O principal mérito da obra consiste, segundo Weber, em ter demonstrado que o instrumentalismo moral do espírito do capitalismo constitui consequência involuntária da ética religiosa de Calvino, e de um modo mais gerla da concepção da vocação do homem no mundo que o protestantismo foi contrapor ao ideal monástico do catolicismo.
A ética protestante demonstra que há uma afinidade electiva entre o calvinismo, ou antes, entre certas crenças calvinistas e a ética económica da actividade capitalista moderna.
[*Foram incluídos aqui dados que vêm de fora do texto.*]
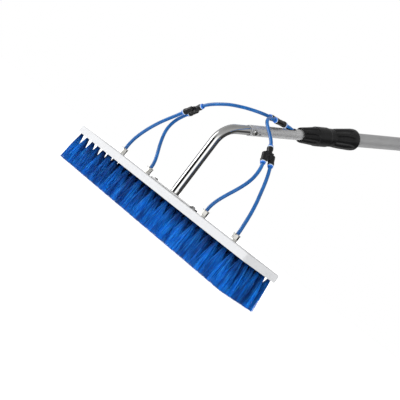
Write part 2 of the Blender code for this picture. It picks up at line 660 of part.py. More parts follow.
def build_hoses():
    for name in ("hose_feed", *HOSE_ROUTES):
        curve = bpy.data.curves.new(name, "CURVE")
        curve.dimensions = "3D"
        curve.bevel_depth = HOSE_RADIUS
        curve.bevel_resolution = 4
        curve.render_resolution_u = 0
        curve.use_fill_caps = True
        line = curve.splines.new("POLY")
        points = smooth_along(hose_route(name), 4 * HOSE_RADIUS)
        line.points.add(len(points) - 1)
        for spot, point in zip(line.points, points):
            spot.co = (*point, 1.0)
        curve.materials.append(material(name, HOSE_BLUE, 0.0, 0.3))
        made = bpy.data.objects.new(name, curve)
        bpy.context.scene.collection.objects.link(made)


def main():
    clear_scene()
    build_block()
    build_bristles()
    build_plate()
    build_gooseneck()
    axis = add_pole_axis()
    build_inner_tube(axis)
    build_grommet(axis)
    build_head_fasteners(axis)
    build_front_lock(axis)
    build_rear_lock(axis)
    build_collet("front_collet", INNER_RADIUS + GAP, 0.0180, 0.264, 0.296, axis)
    build_collet("rear_collet", MIDDLE_RADIUS + GAP, 0.0203, 0.358, 0.381, axis)
    build_pole_sections(axis)
    build_nozzles()
    build_y_connectors()
    build_hoses()


main()
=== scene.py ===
"""Looks of a water-fed cleaning brush on its three-section telescopic pole. Metres, +Z up.

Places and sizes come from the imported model. Pole pieces are made along their own local Z, as
distances from the gooseneck's corner, and a matrix lays them on the pole's axis.
"""

import json
import math
import random

import bmesh
import bpy
from mathutils import Matrix, Vector


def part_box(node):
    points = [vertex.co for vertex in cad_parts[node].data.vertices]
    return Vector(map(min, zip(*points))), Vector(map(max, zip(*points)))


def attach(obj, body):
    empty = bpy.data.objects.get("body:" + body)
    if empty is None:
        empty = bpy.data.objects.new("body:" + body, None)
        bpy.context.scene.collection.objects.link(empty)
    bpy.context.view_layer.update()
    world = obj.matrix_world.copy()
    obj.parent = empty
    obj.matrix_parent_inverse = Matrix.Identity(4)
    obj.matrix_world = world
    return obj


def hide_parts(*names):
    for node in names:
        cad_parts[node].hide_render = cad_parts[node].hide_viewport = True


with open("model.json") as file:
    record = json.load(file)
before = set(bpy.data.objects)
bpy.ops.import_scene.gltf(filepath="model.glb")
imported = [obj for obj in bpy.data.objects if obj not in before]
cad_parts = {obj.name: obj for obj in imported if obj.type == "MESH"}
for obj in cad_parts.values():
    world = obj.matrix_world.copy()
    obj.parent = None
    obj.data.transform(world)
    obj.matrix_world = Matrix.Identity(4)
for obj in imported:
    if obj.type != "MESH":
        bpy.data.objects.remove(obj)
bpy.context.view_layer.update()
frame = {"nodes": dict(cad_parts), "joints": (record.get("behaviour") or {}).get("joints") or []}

GAP = 0.0003
FINE_SIDES = 96
SMALL_SIDES = 48
COLLAR_SIDES = 192
WELD_SIDES = 144
HEX_FLAT = 0.014
HEAD_HEX_FLAT = 0.010
BLOCK_STEP = 0.0012
PLATE_BEVEL = 0.0005
NECK_BEND_RADIUS = 0.057
NECK_WALL = 0.0015
TUBE_WALL = 0.0012
BOLT_AT = 0.0826
RIVET_AT = 0.100
RIVET_TURN = math.radians(22)
SLOT_SPAN = (0.1872, 0.2175)
SLOT_WIDTH = 0.011

TUFT_PITCH_X = 0.0262
TUFTS_PER_ROW = 25
TUFT_ROWS = 6
TUFT_ROOT = 0.0037
TUFT_FAN_X = 0.0158
TUFT_FAN_Y = 0.0078
TUFT_FLARE = 1.4
TUFT_SPILL = 0.001
FILAMENTS = 96
FILAMENT_RADIUS = 0.00036
FILAMENT_TAPER = 0.2
FILAMENT_RINGS = 6
STRAY_SHARE = 0.06
STRAY_SPREAD = 2.6
BRISTLE_LENGTH = 0.075
FLUTES = 8
FLUTE_DEPTH = 0.0028
GRIP_RIBS = 18

HOSE_RADIUS = 0.004
HOSE_GRIP = 0.015
HOSE_LEAD = 0.006
HOSE_STEP = 0.003
Y_LENGTH = 0.048
Y_SPACING = 0.0195
Y_BARREL = 0.00725
COLLAR_TRAVEL = 0.0012
COLLAR_LIP = 0.0022
NOZZLE_X = {"left_outer": -0.220, "left_inner": -0.110, "right_inner": 0.110, "right_outer": 0.220}
NUT_TURNS = {"left_outer": 4, "left_inner": 5, "right_inner": -10, "right_outer": -13}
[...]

O principal interesse da obra consiste no facto de esta tentar demonstrar que a racionalização da vida económica que caracteriza o capitalismo moderno se relaciona como compromissos de valor irracionais.
Weber afirma enfaticamente que a matéria analisada em A ética protestante permite eliminar a doutrina do materialismo histórico ingénuo, segundo a qual ideias como as que se exprimem na doutrina calvinista seriam meros reflexos de condições económicas. «temos de nos libertar» diz Weber, «da opinião de que seria possível deduzir a Reforma, como uma evolução historicamente necessária, das mudanças económicas». Weber não tenta, porém, propor uma outra teoria que se substitua a essa concepção do materialismo histórico, que rejeita: como Weber tenta demonstrá-lo nos seus ensaios metodológicos, que datam quase do mesmo período de A ética protestante, é impossível formular uma tal teoria".